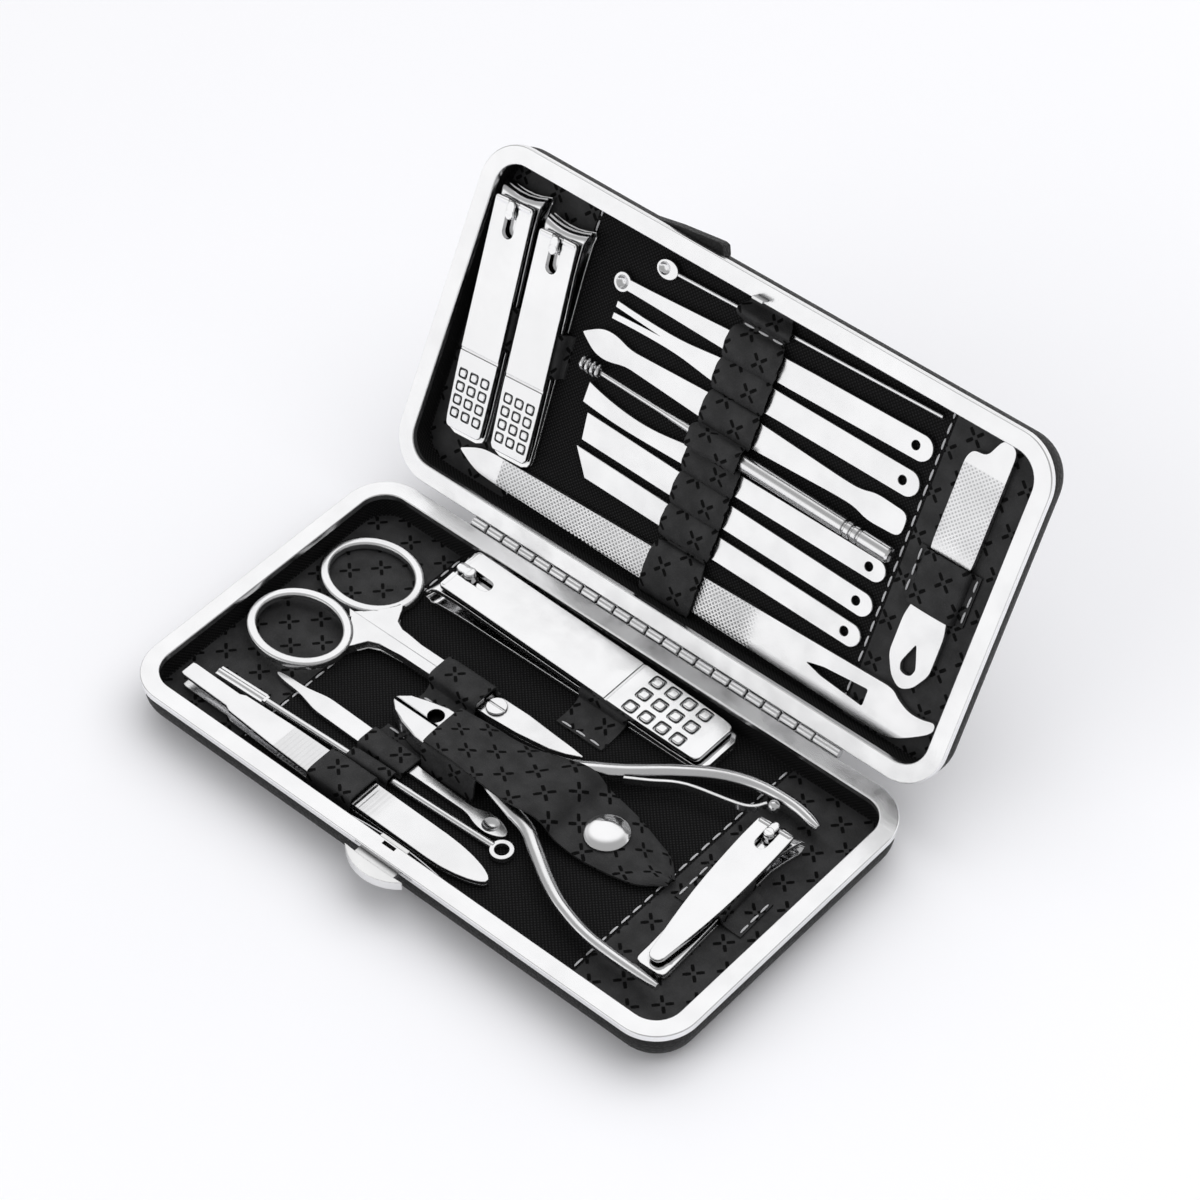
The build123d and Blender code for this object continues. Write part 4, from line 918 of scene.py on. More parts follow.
lidClipper = {
    "width": 10.8, "jawWidth": 11.5, "leaf": 1.1, "rise": 2.9, "gap": 1.2, "pin": 1.25, "inset": 6.4,
}
lidLever = {
    "wide": 11.0, "tail": 10.4, "taper": 40.0, "round": 1.2, "sheet": 1.2, "slot": 7.6,
    "pitch": 3.3, "pad": 2.3,
}
clipperSizes = {
    "large_clipper": makeClipper(
        length=82.5, width=13.4, jawWidth=14.4, leaf=1.4, rise=3.2, gap=1.5, pin=1.5, inset=7.2,
        lever={
            "long": 76.0, "wide": 13.6, "tail": 13.0, "taper": 60.0, "round": 1.6, "sheet": 1.3,
            "slot": 8.4, "step": 49.5, "pads": 55.2, "pitch": 4.6, "pad": 3.2,
        },
    ),
    "slim_clipper": makeClipper(
        length=47.0, width=7.6, jawWidth=10.6, leaf=1.0, rise=2.8, gap=1.1, pin=1.2, inset=6.0,
        lever={
            "long": 42.0, "wide": 9.4, "tail": 3.6, "taper": 6.0, "round": 1.5, "sheet": 1.1,
            "slot": 5.6, "belly": 0.75,
        },
    ),
    "lid_clipper_a": makeClipper(
        length=62.5, **lidClipper, lever={**lidLever, "long": 57.0, "step": 37.5, "pads": 43.2}
    ),
    "lid_clipper_b": makeClipper(
        length=59.5, **lidClipper, lever={**lidLever, "long": 54.0, "step": 35.5, "pads": 40.7}
    ),
}
# where each tool's own origin lies in its tray, and how it is turned
spots = {
    "scissors": ("base", -11.76, 7.6, 0),
    "large_clipper": ("base", -47.66, 30.1, 0),
    "nippers": ("base", -29.36, -6.8, 0),
    "spoon_pick": ("base", -57.36, -15.75, -1.2),
    "ring_rod": ("base", -67.76, -23.9, 2.1),
    "tweezers": ("base", -71.16, -30.0, 0.4),
    "slim_clipper": ("base", 59.06, 22.5, -88),
    "lid_clipper_a": ("lid", -69.01, 33.0, -86),
    "lid_clipper_b": ("lid", -55.01, 31.0, -86),
    "coil_extractor": ("lid", 48.36, 0.5, 178.8),
    "leaf_pusher": ("lid", 48.36, 7.7, 179.5),
    "nail_file": ("lid", -65.36, -32.5, 0.33),
    "multi_tool": ("lid", 61.46, 36.5, -90),
}
places = {name: placeOn(*spot) for name, spot in spots.items()}
# where each loop crosses its tool, its width, the tool's half width and top there, and the loop's sewn flaps
loopSizes = {
    "scissors": (-10.2, 14, 3.1, 3.88, (4.2, 1.9)),
    "spoon_pick": (35.5, 14, 2.3, 1.4, (0.9, 3.7)),
    "ring_rod": (45.8, 12, 0.95, 1.8, (1.0, 0.9)),
    "tweezers": (47.7, 13, 3.9, 3.8, (0.6, 1.4)),
    "multi_tool": (36.5, 13, 5.5, 1.6, (2.4, 2.3)),
}
for name, (at, width, half, top, flaps) in loopSizes.items():
    makeLoop(name + "_loop", spots[name][0], name, places[name], at, width, half, top, flaps)
# the same for the clippers, whose own sizes give the half width and the top
clipperLoops = {
    "large_clipper": (53.7, 14, (8.2, 0.5)),
    "slim_clipper": (22.0, 12, (4.4, 5.2)),
    "lid_clipper_a": (33.0, 11, (0.5, 0.5)),
    "lid_clipper_b": (31.0, 11, (0.5, 1.4)),
}
for name, (at, width, flaps) in clipperLoops.items():
    size = clipperSizes[name]
    top = leafTop(size, at) - 0.15
    tray, half = spots[name][0], size["width"] / 2
    makeLoop(name + "_loop", tray, name, places[name], at, width, half, top, flaps, size["slope"])
makeLoop("nipper_sleeve", "base", None, places["nippers"], 22.6, 16.0, 6.3, 6.25, (0.9, 0.9))
print("loops made")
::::
Written instruction: Write out all the lines again, exactly as they are.

Result of the task:
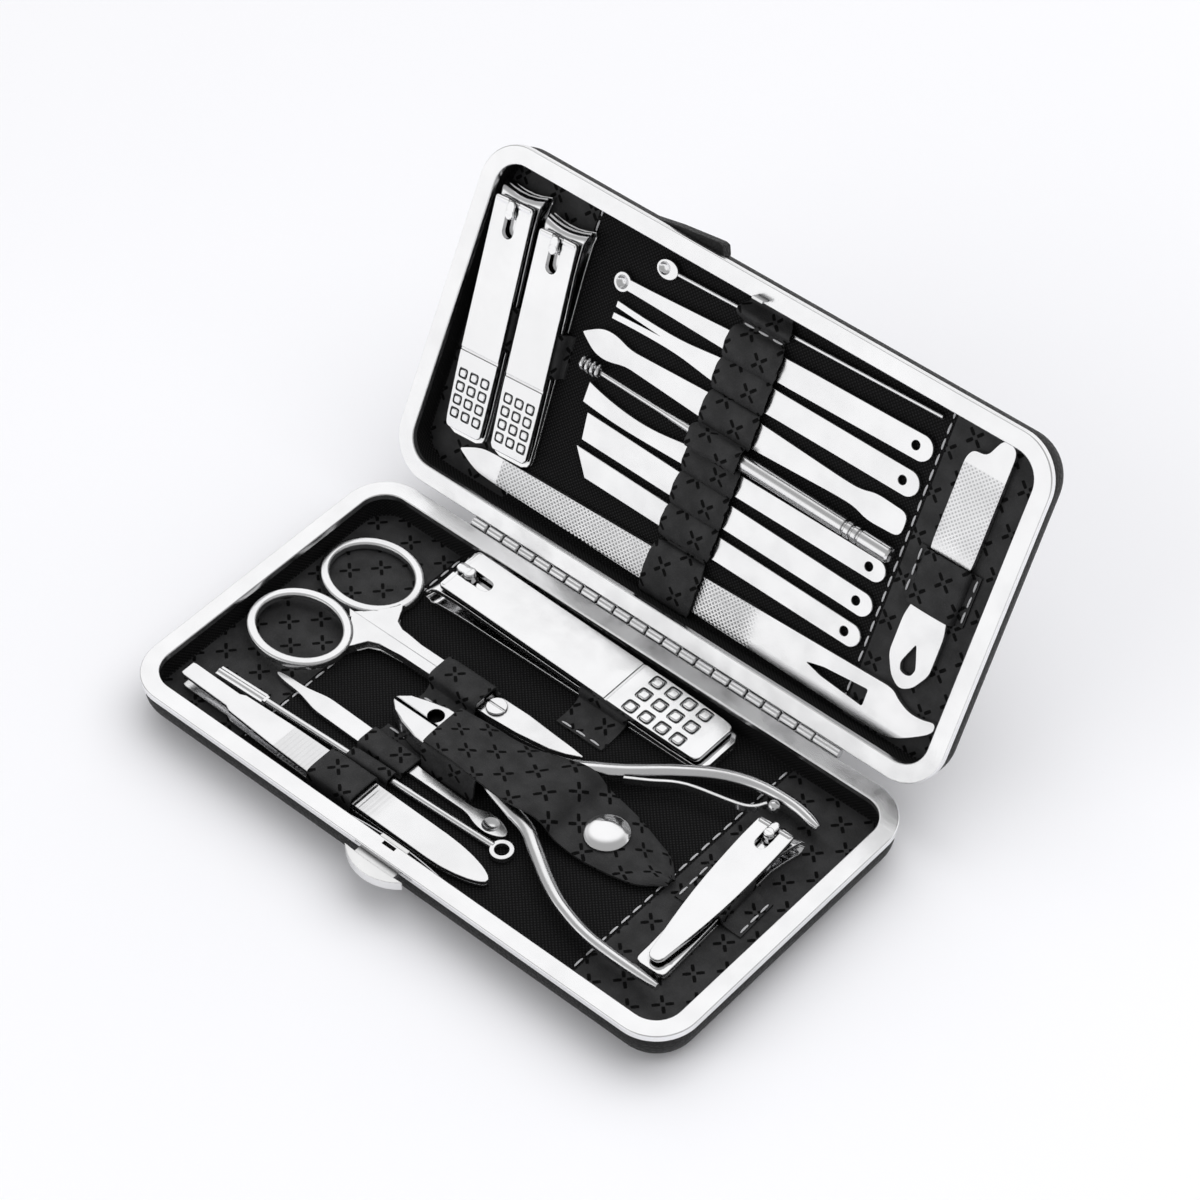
The build123d and Blender code for this object continues. Write part 4, from line 918 of scene.py on. More parts follow.
lidClipper = {
    "width": 10.8, "jawWidth": 11.5, "leaf": 1.1, "rise": 2.9, "gap": 1.2, "pin": 1.25, "inset": 6.4,
}
lidLever = {
    "wide": 11.0, "tail": 10.4, "taper": 40.0, "round": 1.2, "sheet": 1.2, "slot": 7.6,
    "pitch": 3.3, "pad": 2.3,
}
clipperSizes = {
    "large_clipper": makeClipper(
        length=82.5, width=13.4, jawWidth=14.4, leaf=1.4, rise=3.2, gap=1.5, pin=1.5, inset=7.2,
        lever={
            "long": 76.0, "wide": 13.6, "tail": 13.0, "taper": 60.0, "round": 1.6, "sheet": 1.3,
            "slot": 8.4, "step": 49.5, "pads": 55.2, "pitch": 4.6, "pad": 3.2,
        },
    ),
    "slim_clipper": makeClipper(
        length=47.0, width=7.6, jawWidth=10.6, leaf=1.0, rise=2.8, gap=1.1, pin=1.2, inset=6.0,
        lever={
            "long": 42.0, "wide": 9.4, "tail": 3.6, "taper": 6.0, "round": 1.5, "sheet": 1.1,
            "slot": 5.6, "belly": 0.75,
        },
    ),
    "lid_clipper_a": makeClipper(
        length=62.5, **lidClipper, lever={**lidLever, "long": 57.0, "step": 37.5, "pads": 43.2}
    ),
    "lid_clipper_b": makeClipper(
        length=59.5, **lidClipper, lever={**lidLever, "long": 54.0, "step": 35.5, "pads": 40.7}
    ),
}
# where each tool's own origin lies in its tray, and how it is turned
spots = {
    "scissors": ("base", -11.76, 7.6, 0),
    "large_clipper": ("base", -47.66, 30.1, 0),
    "nippers": ("base", -29.36, -6.8, 0),
    "spoon_pick": ("base", -57.36, -15.75, -1.2),
    "ring_rod": ("base", -67.76, -23.9, 2.1),
    "tweezers": ("base", -71.16, -30.0, 0.4),
    "slim_clipper": ("base", 59.06, 22.5, -88),
    "lid_clipper_a": ("lid", -69.01, 33.0, -86),
    "lid_clipper_b": ("lid", -55.01, 31.0, -86),
    "coil_extractor": ("lid", 48.36, 0.5, 178.8),
    "leaf_pusher": ("lid", 48.36, 7.7, 179.5),
    "nail_file": ("lid", -65.36, -32.5, 0.33),
    "multi_tool": ("lid", 61.46, 36.5, -90),
}
places = {name: placeOn(*spot) for name, spot in spots.items()}
# where each loop crosses its tool, its width, the tool's half width and top there, and the loop's sewn flaps
loopSizes = {
    "scissors": (-10.2, 14, 3.1, 3.88, (4.2, 1.9)),
    "spoon_pick": (35.5, 14, 2.3, 1.4, (0.9, 3.7)),
    "ring_rod": (45.8, 12, 0.95, 1.8, (1.0, 0.9)),
    "tweezers": (47.7, 13, 3.9, 3.8, (0.6, 1.4)),
    "multi_tool": (36.5, 13, 5.5, 1.6, (2.4, 2.3)),
}
for name, (at, width, half, top, flaps) in loopSizes.items():
    makeLoop(name + "_loop", spots[name][0], name, places[name], at, width, half, top, flaps)
# the same for the clippers, whose own sizes give the half width and the top
clipperLoops = {
    "large_clipper": (53.7, 14, (8.2, 0.5)),
    "slim_clipper": (22.0, 12, (4.4, 5.2)),
    "lid_clipper_a": (33.0, 11, (0.5, 0.5)),
    "lid_clipper_b": (31.0, 11, (0.5, 1.4)),
}
for name, (at, width, flaps) in clipperLoops.items():
    size = clipperSizes[name]
    top = leafTop(size, at) - 0.15
    tray, half = spots[name][0], size["width"] / 2
    makeLoop(name + "_loop", tray, name, places[name], at, width, half, top, flaps, size["slope"])
makeLoop("nipper_sleeve", "base", None, places["nippers"], 22.6, 16.0, 6.3, 6.25, (0.9, 0.9))
print("loops made")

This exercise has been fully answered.